The characters are smart ruthless predators — or titans bestriding the world like colossi — or tragically flawed stage heroes. Campaigns are staffed by schemers and mad political geniuses and backstabbing Iagos. Journalists are servants of democratic ideals, or victims to be pitied. ‘The Web’ exists only as Obama’s ‘money spigot.’ (‘Special interests’ are not, as I recall, even mentioned.) The universe of the book extends no further than the campaign itself, and the book’s subjects are masters of that universe. The idea that any of them have any moral responsibility or outlook almost never intrudes on Game Change‘s cozy little bubble. Sports metaphors abound. There is not even a hint of irony anywhere to be found.
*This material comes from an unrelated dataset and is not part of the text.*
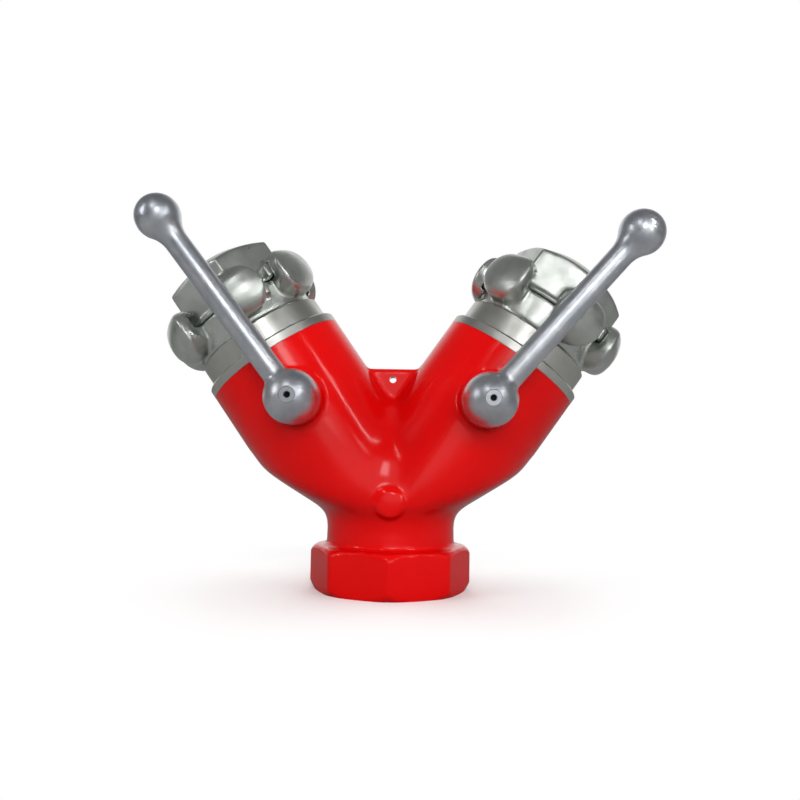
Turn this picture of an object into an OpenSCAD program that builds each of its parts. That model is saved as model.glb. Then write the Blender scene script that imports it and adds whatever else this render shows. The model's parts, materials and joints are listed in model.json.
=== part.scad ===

This is, in other words, the usual sort of Washington hagiography masquerading as incisive journalism. It is evidence of The Problem — Washington’s absolute disconnection from American life.

I recommend the book, which reads like a potboiler and throws some light on the most powerful people in America. But I recommend, also, that its Rolodex-stuffing authors be thrown into the sea with the rest of the steno pool. What they’ve given us, in terms of information about the workings of our democracy, isn’t worth the cost to our republic of letters, which is that every day it becomes impossible to think about political campaigns as anything but expensive TV dramedy miniseries. (Indeed, this book was turned into one. It won some Emmys, too.)

The game didn’t change. The book’s title is a lie. The book — for all the Hard-Hitting Truths it reveals about the people who decide the fate of billions — is perpetuating and selling a lie. You’ll get a real kick out of it.